Hi, Robin. We do not have any camellia varieties that are already espaliered. We indeed will carry spring-blooming camellias next spring, and we may even have some spring-blooming varieties now as well.
Would the Autumn Moon work in partial shade?
Hi, Mona. Yes, the Autumn Moon variety will work fine in a partial shade environment.
Can one of the Fall Blooming Camellias be planted in a container and what about pruning as it reaches maturity? What is available at Burtonsville? I have a Spring blooming Camellia planed by my mom 30 years ago. I have it to remember her by. Joyce
Hi, Joyce. You can certainly start a camellia in a container early on, but if with pruning to keep the shape as it matures, the root system will eventually grow too big for the pot it is in. You can always repot it, but I find shrubs that are constantly repotted tend to struggle as they mature because their roots become too unruly. I know Burtonsville received new camellias, but I’m not sure as to the varieties they have. I would call them directly and they can give you more info. 🙂
Are the fall-blooming varieties deer resistant? How about the spring-blooming?
Hi, Jan. Camellias, both spring- and fall-blooming, are deer resistant. That being said, while deer will usually avoid camellias during their evening scrounging, they could nibble on them if no other food sources are available.
Would the Autumn moon Sasanqua tree, survive in summer?
There will be shade only in the morning, then get the sun from 11am till sunset.
Hi, Maria. Autumn Moon will do fine in the summer, but for the first few years, you’ll need to be vigilant with watering during the hotter summer days.
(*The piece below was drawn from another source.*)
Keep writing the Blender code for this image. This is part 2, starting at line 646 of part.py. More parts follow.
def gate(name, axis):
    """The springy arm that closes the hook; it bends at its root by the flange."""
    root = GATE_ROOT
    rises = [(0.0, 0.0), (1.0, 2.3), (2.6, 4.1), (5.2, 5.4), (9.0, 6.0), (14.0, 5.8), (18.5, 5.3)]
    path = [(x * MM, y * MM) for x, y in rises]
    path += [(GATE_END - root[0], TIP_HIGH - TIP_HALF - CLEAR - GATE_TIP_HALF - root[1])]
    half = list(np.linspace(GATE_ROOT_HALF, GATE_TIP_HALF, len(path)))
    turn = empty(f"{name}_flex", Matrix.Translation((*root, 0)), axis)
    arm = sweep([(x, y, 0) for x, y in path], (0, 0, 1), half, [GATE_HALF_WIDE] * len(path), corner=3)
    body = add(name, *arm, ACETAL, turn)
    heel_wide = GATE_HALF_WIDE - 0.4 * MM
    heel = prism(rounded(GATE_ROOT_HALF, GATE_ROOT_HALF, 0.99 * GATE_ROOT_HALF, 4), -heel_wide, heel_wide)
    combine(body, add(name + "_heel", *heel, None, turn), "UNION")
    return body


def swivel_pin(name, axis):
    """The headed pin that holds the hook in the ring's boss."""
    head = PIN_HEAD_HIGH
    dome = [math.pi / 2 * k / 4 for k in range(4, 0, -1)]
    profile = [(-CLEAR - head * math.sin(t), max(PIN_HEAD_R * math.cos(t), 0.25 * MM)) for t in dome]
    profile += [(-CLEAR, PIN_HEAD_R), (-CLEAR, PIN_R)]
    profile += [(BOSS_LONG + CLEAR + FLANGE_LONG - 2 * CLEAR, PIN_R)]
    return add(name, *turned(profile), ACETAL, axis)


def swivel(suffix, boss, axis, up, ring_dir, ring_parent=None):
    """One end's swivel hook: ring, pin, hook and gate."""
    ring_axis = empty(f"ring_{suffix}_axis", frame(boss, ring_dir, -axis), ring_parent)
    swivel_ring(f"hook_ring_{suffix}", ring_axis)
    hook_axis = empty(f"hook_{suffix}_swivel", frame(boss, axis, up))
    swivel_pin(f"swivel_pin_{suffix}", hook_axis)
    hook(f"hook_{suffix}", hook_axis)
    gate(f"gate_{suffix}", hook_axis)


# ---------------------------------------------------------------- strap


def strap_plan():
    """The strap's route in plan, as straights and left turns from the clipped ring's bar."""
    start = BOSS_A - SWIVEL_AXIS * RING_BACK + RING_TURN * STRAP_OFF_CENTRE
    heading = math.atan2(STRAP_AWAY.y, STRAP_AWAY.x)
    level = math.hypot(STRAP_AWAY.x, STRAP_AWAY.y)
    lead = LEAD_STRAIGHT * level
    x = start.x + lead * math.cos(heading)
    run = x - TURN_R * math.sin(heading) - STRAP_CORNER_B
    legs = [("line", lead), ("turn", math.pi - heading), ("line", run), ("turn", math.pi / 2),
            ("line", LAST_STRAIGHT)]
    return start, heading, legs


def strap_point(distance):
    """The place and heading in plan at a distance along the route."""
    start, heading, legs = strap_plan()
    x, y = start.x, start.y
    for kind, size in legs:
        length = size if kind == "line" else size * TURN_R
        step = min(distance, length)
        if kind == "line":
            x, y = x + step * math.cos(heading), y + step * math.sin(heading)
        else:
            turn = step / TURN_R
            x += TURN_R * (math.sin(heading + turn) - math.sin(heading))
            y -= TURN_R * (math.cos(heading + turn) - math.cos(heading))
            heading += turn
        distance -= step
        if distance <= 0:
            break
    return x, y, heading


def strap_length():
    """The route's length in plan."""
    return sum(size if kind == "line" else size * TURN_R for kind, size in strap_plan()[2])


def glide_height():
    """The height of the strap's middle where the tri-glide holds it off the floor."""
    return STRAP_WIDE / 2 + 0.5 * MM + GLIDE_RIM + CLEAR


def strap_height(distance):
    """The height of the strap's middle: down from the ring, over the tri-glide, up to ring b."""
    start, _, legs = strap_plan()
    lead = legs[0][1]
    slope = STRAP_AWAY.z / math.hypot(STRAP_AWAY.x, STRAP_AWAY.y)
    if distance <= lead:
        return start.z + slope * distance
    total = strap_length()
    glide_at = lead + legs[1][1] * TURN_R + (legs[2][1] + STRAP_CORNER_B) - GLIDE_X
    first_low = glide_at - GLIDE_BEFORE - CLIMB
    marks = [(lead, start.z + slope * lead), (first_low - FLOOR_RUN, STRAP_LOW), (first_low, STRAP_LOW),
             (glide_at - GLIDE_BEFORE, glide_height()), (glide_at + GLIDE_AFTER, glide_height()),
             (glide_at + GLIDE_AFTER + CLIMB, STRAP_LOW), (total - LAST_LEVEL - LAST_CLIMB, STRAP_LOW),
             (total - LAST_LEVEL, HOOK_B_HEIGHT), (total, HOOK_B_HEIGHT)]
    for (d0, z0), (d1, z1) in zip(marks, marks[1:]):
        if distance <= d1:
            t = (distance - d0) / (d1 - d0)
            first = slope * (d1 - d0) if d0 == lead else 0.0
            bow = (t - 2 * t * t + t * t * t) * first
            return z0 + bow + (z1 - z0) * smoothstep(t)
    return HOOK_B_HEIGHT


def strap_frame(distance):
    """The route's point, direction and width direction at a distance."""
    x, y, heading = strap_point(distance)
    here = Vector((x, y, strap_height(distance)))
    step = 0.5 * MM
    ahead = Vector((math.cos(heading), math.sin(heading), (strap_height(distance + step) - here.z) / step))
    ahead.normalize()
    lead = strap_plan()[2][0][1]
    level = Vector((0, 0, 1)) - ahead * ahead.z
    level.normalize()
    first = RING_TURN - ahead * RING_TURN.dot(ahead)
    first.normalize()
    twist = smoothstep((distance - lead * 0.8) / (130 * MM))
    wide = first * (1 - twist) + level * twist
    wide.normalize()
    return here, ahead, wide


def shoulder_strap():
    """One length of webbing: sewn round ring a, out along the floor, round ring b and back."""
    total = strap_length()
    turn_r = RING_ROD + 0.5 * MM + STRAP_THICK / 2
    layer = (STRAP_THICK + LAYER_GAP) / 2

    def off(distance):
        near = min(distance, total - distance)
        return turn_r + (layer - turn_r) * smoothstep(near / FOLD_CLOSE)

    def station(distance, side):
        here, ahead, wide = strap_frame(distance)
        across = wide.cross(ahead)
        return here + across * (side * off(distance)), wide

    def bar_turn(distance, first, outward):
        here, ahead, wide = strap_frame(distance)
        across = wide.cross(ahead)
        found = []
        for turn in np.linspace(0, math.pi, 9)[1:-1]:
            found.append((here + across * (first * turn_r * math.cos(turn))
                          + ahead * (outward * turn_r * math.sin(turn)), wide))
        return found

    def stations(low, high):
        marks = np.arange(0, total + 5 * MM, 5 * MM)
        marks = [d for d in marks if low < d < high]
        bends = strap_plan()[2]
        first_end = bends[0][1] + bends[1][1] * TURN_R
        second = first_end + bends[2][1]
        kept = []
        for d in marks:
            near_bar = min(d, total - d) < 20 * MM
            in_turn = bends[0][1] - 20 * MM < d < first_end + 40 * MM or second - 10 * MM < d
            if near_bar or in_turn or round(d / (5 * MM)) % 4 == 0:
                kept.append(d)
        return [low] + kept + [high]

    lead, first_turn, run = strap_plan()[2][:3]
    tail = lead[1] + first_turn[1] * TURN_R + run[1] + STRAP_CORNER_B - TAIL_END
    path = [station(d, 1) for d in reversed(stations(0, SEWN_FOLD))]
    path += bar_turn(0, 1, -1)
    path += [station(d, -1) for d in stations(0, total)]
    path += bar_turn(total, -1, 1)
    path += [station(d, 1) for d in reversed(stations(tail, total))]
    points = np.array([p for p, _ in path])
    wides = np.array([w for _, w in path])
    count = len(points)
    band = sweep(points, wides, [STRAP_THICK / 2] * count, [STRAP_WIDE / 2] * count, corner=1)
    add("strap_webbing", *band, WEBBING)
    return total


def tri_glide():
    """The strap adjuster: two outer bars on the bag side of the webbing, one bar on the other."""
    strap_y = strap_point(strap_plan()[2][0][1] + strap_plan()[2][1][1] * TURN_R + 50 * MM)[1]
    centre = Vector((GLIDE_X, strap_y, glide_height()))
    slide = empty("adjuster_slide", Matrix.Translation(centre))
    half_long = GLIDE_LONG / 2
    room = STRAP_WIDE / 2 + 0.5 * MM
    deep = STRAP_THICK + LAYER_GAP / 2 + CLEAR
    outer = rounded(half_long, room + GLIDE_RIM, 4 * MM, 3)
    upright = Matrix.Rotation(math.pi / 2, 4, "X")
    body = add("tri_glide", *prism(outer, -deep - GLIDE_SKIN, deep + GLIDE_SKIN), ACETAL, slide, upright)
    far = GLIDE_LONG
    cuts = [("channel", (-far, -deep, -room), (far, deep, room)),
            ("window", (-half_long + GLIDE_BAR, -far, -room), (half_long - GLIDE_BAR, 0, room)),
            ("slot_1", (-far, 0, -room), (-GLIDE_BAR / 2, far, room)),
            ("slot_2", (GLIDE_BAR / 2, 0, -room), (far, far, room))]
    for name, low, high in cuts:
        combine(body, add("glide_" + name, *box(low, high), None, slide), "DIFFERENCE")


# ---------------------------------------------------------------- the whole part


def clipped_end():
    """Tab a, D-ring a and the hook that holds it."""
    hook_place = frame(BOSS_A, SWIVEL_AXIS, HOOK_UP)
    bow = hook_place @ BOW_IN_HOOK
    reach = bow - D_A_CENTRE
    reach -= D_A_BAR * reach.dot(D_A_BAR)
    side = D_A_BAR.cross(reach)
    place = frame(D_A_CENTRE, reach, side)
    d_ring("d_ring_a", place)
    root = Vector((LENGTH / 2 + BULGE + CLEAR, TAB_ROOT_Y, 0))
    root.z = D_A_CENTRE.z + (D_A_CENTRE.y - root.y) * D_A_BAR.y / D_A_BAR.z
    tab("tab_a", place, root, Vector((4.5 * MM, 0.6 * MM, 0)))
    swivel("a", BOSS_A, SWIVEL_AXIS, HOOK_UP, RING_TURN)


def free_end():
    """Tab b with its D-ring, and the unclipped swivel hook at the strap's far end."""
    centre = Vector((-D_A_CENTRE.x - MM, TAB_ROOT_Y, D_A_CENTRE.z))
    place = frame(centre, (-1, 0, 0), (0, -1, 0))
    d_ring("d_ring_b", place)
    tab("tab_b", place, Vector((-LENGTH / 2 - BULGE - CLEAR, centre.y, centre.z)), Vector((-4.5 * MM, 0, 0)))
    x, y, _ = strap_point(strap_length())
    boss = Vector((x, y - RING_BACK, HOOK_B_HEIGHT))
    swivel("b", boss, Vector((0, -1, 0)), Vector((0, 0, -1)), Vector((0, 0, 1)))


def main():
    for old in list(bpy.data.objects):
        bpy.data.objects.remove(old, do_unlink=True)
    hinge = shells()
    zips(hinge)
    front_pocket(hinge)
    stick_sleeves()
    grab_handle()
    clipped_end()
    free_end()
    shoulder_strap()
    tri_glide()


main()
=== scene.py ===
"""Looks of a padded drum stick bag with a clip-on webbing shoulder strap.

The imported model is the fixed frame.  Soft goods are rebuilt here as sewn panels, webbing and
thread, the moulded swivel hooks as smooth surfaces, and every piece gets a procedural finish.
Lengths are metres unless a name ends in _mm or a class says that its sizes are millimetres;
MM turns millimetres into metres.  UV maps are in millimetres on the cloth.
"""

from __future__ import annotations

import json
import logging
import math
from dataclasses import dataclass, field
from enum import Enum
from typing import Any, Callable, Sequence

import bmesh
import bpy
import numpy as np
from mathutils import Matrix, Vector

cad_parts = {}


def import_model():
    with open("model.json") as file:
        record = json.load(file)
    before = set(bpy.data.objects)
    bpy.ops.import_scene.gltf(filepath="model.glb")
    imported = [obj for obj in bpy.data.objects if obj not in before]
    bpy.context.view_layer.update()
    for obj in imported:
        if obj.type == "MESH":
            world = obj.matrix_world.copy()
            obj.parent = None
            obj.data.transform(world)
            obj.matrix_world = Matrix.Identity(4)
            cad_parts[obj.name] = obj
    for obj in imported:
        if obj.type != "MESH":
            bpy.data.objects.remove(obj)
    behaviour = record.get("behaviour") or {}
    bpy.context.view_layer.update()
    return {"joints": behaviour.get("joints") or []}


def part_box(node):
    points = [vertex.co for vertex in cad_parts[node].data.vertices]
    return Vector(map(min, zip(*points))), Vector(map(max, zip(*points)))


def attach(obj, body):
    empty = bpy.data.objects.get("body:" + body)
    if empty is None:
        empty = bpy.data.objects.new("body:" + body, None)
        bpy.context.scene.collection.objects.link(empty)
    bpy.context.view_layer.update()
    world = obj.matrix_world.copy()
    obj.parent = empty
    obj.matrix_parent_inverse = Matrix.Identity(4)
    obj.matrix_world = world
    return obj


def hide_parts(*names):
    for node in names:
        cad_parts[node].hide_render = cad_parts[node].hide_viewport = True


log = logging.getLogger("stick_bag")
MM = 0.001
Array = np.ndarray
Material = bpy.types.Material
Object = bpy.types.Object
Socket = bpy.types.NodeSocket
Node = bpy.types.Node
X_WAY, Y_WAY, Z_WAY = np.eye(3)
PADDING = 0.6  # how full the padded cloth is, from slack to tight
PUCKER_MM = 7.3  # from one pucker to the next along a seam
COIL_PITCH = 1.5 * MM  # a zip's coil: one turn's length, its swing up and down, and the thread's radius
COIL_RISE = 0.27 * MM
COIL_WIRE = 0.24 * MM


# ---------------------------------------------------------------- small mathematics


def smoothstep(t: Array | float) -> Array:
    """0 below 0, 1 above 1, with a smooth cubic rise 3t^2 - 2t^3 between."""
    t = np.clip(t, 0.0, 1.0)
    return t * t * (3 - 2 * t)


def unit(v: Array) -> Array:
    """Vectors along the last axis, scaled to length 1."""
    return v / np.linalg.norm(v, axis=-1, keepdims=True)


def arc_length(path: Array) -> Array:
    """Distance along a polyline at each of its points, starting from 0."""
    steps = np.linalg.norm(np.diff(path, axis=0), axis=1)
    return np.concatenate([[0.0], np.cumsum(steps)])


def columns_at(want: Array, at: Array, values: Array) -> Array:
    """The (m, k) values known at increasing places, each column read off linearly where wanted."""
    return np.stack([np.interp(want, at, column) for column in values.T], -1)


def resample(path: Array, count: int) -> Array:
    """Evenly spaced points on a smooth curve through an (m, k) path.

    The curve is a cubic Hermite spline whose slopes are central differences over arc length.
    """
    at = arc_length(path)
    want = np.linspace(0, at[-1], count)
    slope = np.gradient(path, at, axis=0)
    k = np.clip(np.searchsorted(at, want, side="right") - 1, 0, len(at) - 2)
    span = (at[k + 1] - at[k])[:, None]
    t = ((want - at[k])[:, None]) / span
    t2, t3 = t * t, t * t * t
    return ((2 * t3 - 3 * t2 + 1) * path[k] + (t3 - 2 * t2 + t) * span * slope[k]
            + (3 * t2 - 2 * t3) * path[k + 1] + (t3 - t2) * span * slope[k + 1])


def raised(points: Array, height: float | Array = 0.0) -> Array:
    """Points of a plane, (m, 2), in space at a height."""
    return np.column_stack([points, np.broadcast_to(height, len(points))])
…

In zone 7a, which Camellia varieties grow best in an environment with morning shade and afternoon sun? When is the best time to prune Camellias?
With afternoon sun most camellias will do fine in those conditions. As for pruning, it’s best to prune after they are finished blooming. If you have a fall bloomer, late fall/early spring is fine to prune. If it’s a spring bloomer, late spring/early summer is the best.
I have two very large fall bloomers. They are 6’ tall. Where is the best place to plant them?